Initially recorded solely for the soundtrack for Asterix at the Olympic Games, Rowland was so satisfied with the track, she wanted to include it on her extended play (EP) Ms. Kelly: Diva Deluxe (2008) and release it as a single as well: "I love doing collaborations – it's always good to do something that's out the box." She also stated the cover was her favorite addition to Ms. Kelly: Diva Deluxe; the cover was also added to the deluxe edition of Ms. Kelly soon after, along with other tracks from the EP.

===Music video===
A music video for "Daylight" was filmed in November 2007, and was directed by Jeremy Rall. Produced by Gina Leonard for Siblings Inc., it was shot in New York City, ten blocks from the Empire State Building. The visuals show Rowland among a bunch of people in a party inside an apartment building alongside Travis McCoy. The video begins at 5:00 a.m. while the party is still in full swing; when the sun begins to rise and shines through the windows, the party-goers move up to the roof of the building to continue the party. About shooting, Rowland said: "Shooting the music video for the song was hilarious, with Travis especially. He looked so funny and cute when he was riding a weird modified-bicycle in the middle of the bustling city." The other members of Gym Class Heroes made cameos in the video.

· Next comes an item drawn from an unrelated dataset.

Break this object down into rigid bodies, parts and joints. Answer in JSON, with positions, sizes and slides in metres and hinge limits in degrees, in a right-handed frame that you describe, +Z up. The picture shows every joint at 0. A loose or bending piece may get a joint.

A seven-second snippet of the video premiered on NBC's Clash of the Choirs. The full video finally premiered on Vivement Dimanche in France on January 6, 2008, including clips from the Asterix at the Olympic Games film. In the United States, the video premiered via MySpace on January 17, excluding the Asterix at the Olympic Games clips; the same day, it also premiered on BET's 106 & Park as the "New Joint" of the day. In the United Kingdom, the video premiered via music channel Bubble Hits on March 19.

===Commercial performance===
"Daylight" debuted at number 36 on the UK Singles Chart, based solely on digital downloads. Upon its physical release on May 5, 2008, the song climbed 22 places to number 14, being the largest climber within the UK Singles Chart's top 40 that week. The song became Rowland's eighth consecutive top-20 hit in the country, although it was not as successful as the first two singles from Ms. Kelly-"Like This" and "Work", both of which peaked within the top five.

===Track listings===

US digital remix EP
1. "Daylight" (Hex Hector Remix) – 8:30
2. "Daylight" (Maurice Joshua Nu Soul Remix) – 5:27
3. "Daylight" (Karmatronic Remix) – 6:58
4. "Daylight" (Loze Daze Remix) – 6:11
5. "Daylight" (Dan McKie Nightlight Dub Mix) – 5:41

US digital download
1. "Daylight" (album version) – 3:34
UK CD single
1. "Daylight" (album version) – 3:33
2. "Daylight" (Joey Negro Radio Edit) – 3:29

===Charts===

Weekly chart performance for "Daylight"
| Chart (2008) | Peak position |
|---|---|
| Australia (ARIA) | 43 |
| CIS Airplay (TopHit) | 125 |
| European Hot 100 Singles (Billboard) | 44 |
| Global Dance Songs (Billboard) | 29 |
| Hungary (Editors' Choice Top 40) | 38 |
| Ireland (IRMA) | 43 |
| Japan Hot 100 (Billboard) | 41 |
| Netherlands (Dutch Top 40 Tipparade) | 15 |
| Romania (Romanian Top 100) | 91 |
| Scotland Singles (OCC) | 13 |
| UK Singles (OCC) | 14 |
| UK Hip Hop/R&B (OCC) | 5 |
| US Dance Club Songs (Billboard) | 4 |

===Release history===

Release dates and formats for "Daylight"
Region: Date; Version(s); Format(s); Label(s); Ref.
United States: January 22, 2008; Original; Contemporary hit radio; Columbia; Music World;
March 11, 2008: Remixes; Digital download (EP)
United Kingdom: April 18, 2008; Radio edit; Digital download; RCA
India: April 29, 2008; Original; Sony BMG
United Kingdom: Remixes; Digital download (EP); RCA
May 2, 2008: Hex Hector remix; Digital download
May 5, 2008: Original; CD
Australia: June 28, 2008; Digital download; Sony BMG
June 30, 2008: CD
Germany: August 1, 2008

==Other versions==
"Daylight" was recorded by Vicki Sue Robinson for her self-titled 1976 album release from which it was issued as lead single reaching No. 63 on the Billboard Hot 100 (#91 R&B). The song has also been recorded by Leon Russell and Mary Russell (album Wedding Album - the track was produced by Bobby Womack), and also by Black Slate (album Midnight/ 2013).
Candy Dulfer performs the song with Chance Howard (vocals) during her concerts when the two are together. In 2018 the Fun Lovin' Criminals released their own version, which differs very much from the original, such as new lyrics.